### Your task
Take the material below and write it all out again exactly.

### Information supplied
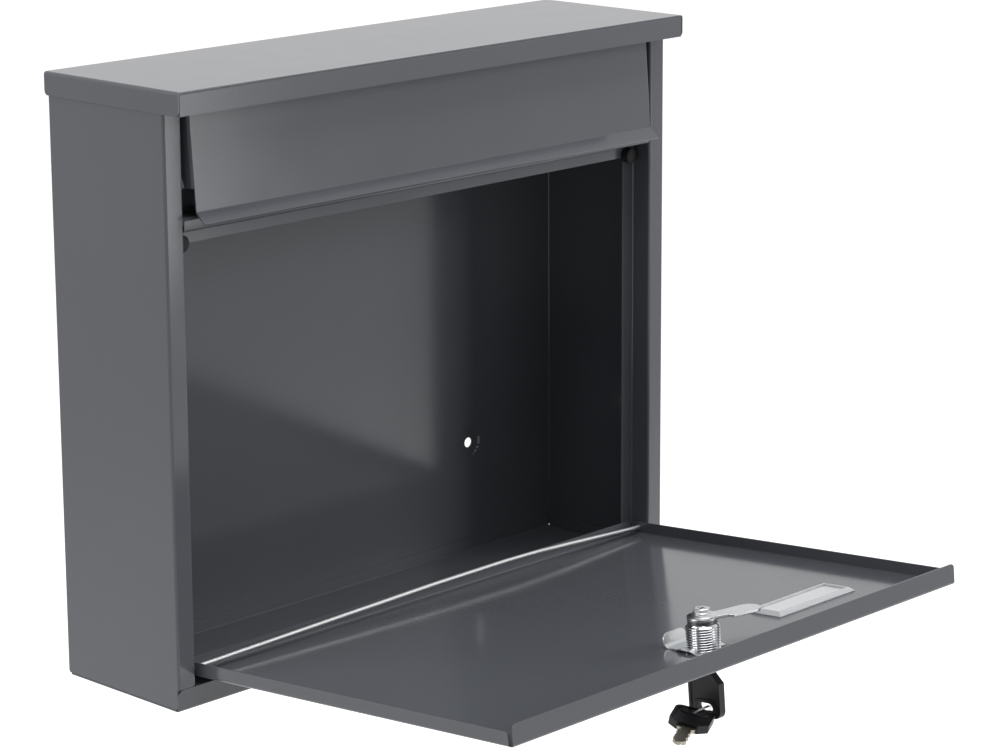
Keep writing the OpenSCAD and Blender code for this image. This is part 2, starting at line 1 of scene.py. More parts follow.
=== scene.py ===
import json
import math
import bmesh
import bpy
from mathutils import Matrix, Vector


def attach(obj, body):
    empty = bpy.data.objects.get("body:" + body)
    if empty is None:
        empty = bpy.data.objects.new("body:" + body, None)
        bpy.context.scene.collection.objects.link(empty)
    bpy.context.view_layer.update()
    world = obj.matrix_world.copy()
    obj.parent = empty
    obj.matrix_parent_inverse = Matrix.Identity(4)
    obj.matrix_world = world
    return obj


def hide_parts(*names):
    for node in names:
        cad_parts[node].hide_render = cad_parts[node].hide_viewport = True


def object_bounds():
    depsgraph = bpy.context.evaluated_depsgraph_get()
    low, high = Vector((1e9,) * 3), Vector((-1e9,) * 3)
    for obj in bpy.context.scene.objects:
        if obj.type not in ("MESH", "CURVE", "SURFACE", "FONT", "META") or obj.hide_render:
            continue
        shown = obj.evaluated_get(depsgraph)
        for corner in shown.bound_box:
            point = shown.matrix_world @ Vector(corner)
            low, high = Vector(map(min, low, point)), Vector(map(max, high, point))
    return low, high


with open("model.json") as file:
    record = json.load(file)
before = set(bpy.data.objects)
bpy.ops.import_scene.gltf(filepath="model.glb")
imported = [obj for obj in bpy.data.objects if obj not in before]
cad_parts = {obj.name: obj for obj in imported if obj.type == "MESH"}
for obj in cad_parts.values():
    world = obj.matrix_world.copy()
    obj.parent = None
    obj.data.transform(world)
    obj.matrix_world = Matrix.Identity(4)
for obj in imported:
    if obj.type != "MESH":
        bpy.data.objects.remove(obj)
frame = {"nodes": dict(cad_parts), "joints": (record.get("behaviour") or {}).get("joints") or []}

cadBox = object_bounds()
print("frame loaded:", len(frame["nodes"]), "nodes")


class Wire:  # one output of a shader node, used in sums like a number
    def __init__(self, graph, socket):
        self.graph, self.socket = graph, socket

    def math(self, operation, a, b):
        return self.graph.add("ShaderNodeMath", {"operation": operation}, {0: a, 1: b})

    def __add__(self, other):
        return self.math("ADD", self, other)

    def __sub__(self, other):
        return self.math("SUBTRACT", self, other)

    def __rsub__(self, other):
        return self.math("SUBTRACT", other, self)

    def __mul__(self, other):
        return self.math("MULTIPLY", self, other)

    def __gt__(self, other):
        return self.math("GREATER_THAN", self, other)

    __radd__ = __add__
    __rmul__ = __mul__


class Graph:
    def __init__(self, tree):
        self.tree = tree
        tree.nodes.clear()

    def add(self, kind, settings=None, sockets=None, out=0):
        node = self.tree.nodes.new(kind)
        for key, value in (settings or {}).items():
            if key == "stops":
                while len(node.color_ramp.elements) < len(value):
                    node.color_ramp.elements.new(0.5)
                for element, (place, grey) in zip(node.color_ramp.elements, value):
                    element.position = place
                    element.color = (grey, grey, grey, 1)
            else:
                setattr(node, key, value)
        for key, value in (sockets or {}).items():
            if isinstance(value, Wire):
                self.tree.links.new(value.socket, node.inputs[key])
            elif isinstance(value, tuple) and node.inputs[key].type == "RGBA":
                node.inputs[key].default_value = (*value, 1)
            else:
                node.inputs[key].default_value = value
        return Wire(self, node.outputs[out]) if node.outputs else None

    def place(self):
        return self.add("ShaderNodeTexCoord", out="Object")

    def stretched(self, scale):
        return self.add("ShaderNodeVectorMath", {"operation": "MULTIPLY"}, {0: self.place(), 1: scale})

    def noise(self, scale, detail=2.0, roughness=0.5, where=None):
        return self.add("ShaderNodeTexNoise", {}, {"Vector": where or self.place(), "Scale": scale,
                                                   "Detail": detail, "Roughness": roughness})

    def ramp(self, value, stops):
        return self.add("ShaderNodeValToRGB", {"stops": stops}, {"Fac": value})

    def blendColours(self, factor, low, high):
        return self.add("ShaderNodeMix", {"data_type": "RGBA"}, {0: factor, 6: low, 7: high}, out=2)

    def bump(self, height, depth, under=None):
        sockets = {"Height": height, "Distance": depth, "Strength": 1.0}
        if under:
            sockets["Normal"] = under
        return self.add("ShaderNodeBump", {}, sockets)

    def rays(self):  # is this ray the camera's own, and is it one that a glossy surface throws back
        return [self.add("ShaderNodeLightPath", out=kind) for kind in ("Is Camera Ray", "Is Glossy Ray")]


def newMaterial(name):
    material = bpy.data.materials.new(name)
    material.use_nodes = True
    return material, Graph(material.node_tree)


def finishMaterial(graph, sockets):
    graph.add("ShaderNodeOutputMaterial", {}, {"Surface": graph.add("ShaderNodeBsdfPrincipled", {}, sockets)})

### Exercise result
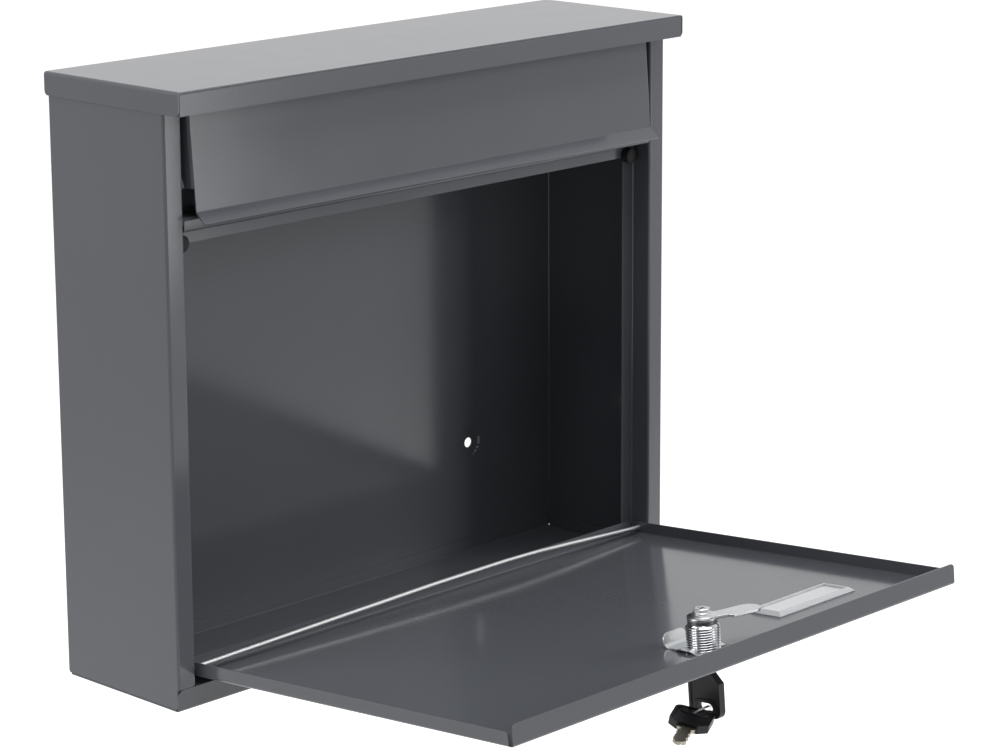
Keep writing the OpenSCAD and Blender code for this image. This is part 2, starting at line 1 of scene.py. More parts follow.
=== scene.py ===
import json
import math
import bmesh
import bpy
from mathutils import Matrix, Vector


def attach(obj, body):
    empty = bpy.data.objects.get("body:" + body)
    if empty is None:
        empty = bpy.data.objects.new("body:" + body, None)
        bpy.context.scene.collection.objects.link(empty)
    bpy.context.view_layer.update()
    world = obj.matrix_world.copy()
    obj.parent = empty
    obj.matrix_parent_inverse = Matrix.Identity(4)
    obj.matrix_world = world
    return obj


def hide_parts(*names):
    for node in names:
        cad_parts[node].hide_render = cad_parts[node].hide_viewport = True


def object_bounds():
    depsgraph = bpy.context.evaluated_depsgraph_get()
    low, high = Vector((1e9,) * 3), Vector((-1e9,) * 3)
    for obj in bpy.context.scene.objects:
        if obj.type not in ("MESH", "CURVE", "SURFACE", "FONT", "META") or obj.hide_render:
            continue
        shown = obj.evaluated_get(depsgraph)
        for corner in shown.bound_box:
            point = shown.matrix_world @ Vector(corner)
            low, high = Vector(map(min, low, point)), Vector(map(max, high, point))
    return low, high


with open("model.json") as file:
    record = json.load(file)
before = set(bpy.data.objects)
bpy.ops.import_scene.gltf(filepath="model.glb")
imported = [obj for obj in bpy.data.objects if obj not in before]
cad_parts = {obj.name: obj for obj in imported if obj.type == "MESH"}
for obj in cad_parts.values():
    world = obj.matrix_world.copy()
    obj.parent = None
    obj.data.transform(world)
    obj.matrix_world = Matrix.Identity(4)
for obj in imported:
    if obj.type != "MESH":
        bpy.data.objects.remove(obj)
frame = {"nodes": dict(cad_parts), "joints": (record.get("behaviour") or {}).get("joints") or []}

cadBox = object_bounds()
print("frame loaded:", len(frame["nodes"]), "nodes")


class Wire:  # one output of a shader node, used in sums like a number
    def __init__(self, graph, socket):
        self.graph, self.socket = graph, socket

    def math(self, operation, a, b):
        return self.graph.add("ShaderNodeMath", {"operation": operation}, {0: a, 1: b})

    def __add__(self, other):
        return self.math("ADD", self, other)

    def __sub__(self, other):
        return self.math("SUBTRACT", self, other)

    def __rsub__(self, other):
        return self.math("SUBTRACT", other, self)

    def __mul__(self, other):
        return self.math("MULTIPLY", self, other)

    def __gt__(self, other):
        return self.math("GREATER_THAN", self, other)

    __radd__ = __add__
    __rmul__ = __mul__


class Graph:
    def __init__(self, tree):
        self.tree = tree
        tree.nodes.clear()

    def add(self, kind, settings=None, sockets=None, out=0):
        node = self.tree.nodes.new(kind)
        for key, value in (settings or {}).items():
            if key == "stops":
                while len(node.color_ramp.elements) < len(value):
                    node.color_ramp.elements.new(0.5)
                for element, (place, grey) in zip(node.color_ramp.elements, value):
                    element.position = place
                    element.color = (grey, grey, grey, 1)
            else:
                setattr(node, key, value)
        for key, value in (sockets or {}).items():
            if isinstance(value, Wire):
                self.tree.links.new(value.socket, node.inputs[key])
            elif isinstance(value, tuple) and node.inputs[key].type == "RGBA":
                node.inputs[key].default_value = (*value, 1)
            else:
                node.inputs[key].default_value = value
        return Wire(self, node.outputs[out]) if node.outputs else None

    def place(self):
        return self.add("ShaderNodeTexCoord", out="Object")

    def stretched(self, scale):
        return self.add("ShaderNodeVectorMath", {"operation": "MULTIPLY"}, {0: self.place(), 1: scale})

    def noise(self, scale, detail=2.0, roughness=0.5, where=None):
        return self.add("ShaderNodeTexNoise", {}, {"Vector": where or self.place(), "Scale": scale,
                                                   "Detail": detail, "Roughness": roughness})

    def ramp(self, value, stops):
        return self.add("ShaderNodeValToRGB", {"stops": stops}, {"Fac": value})

    def blendColours(self, factor, low, high):
        return self.add("ShaderNodeMix", {"data_type": "RGBA"}, {0: factor, 6: low, 7: high}, out=2)

    def bump(self, height, depth, under=None):
        sockets = {"Height": height, "Distance": depth, "Strength": 1.0}
        if under:
            sockets["Normal"] = under
        return self.add("ShaderNodeBump", {}, sockets)

    def rays(self):  # is this ray the camera's own, and is it one that a glossy surface throws back
        return [self.add("ShaderNodeLightPath", out=kind) for kind in ("Is Camera Ray", "Is Glossy Ray")]


def newMaterial(name):
    material = bpy.data.materials.new(name)
    material.use_nodes = True
    return material, Graph(material.node_tree)


def finishMaterial(graph, sockets):
    graph.add("ShaderNodeOutputMaterial", {}, {"Surface": graph.add("ShaderNodeBsdfPrincipled", {}, sockets)})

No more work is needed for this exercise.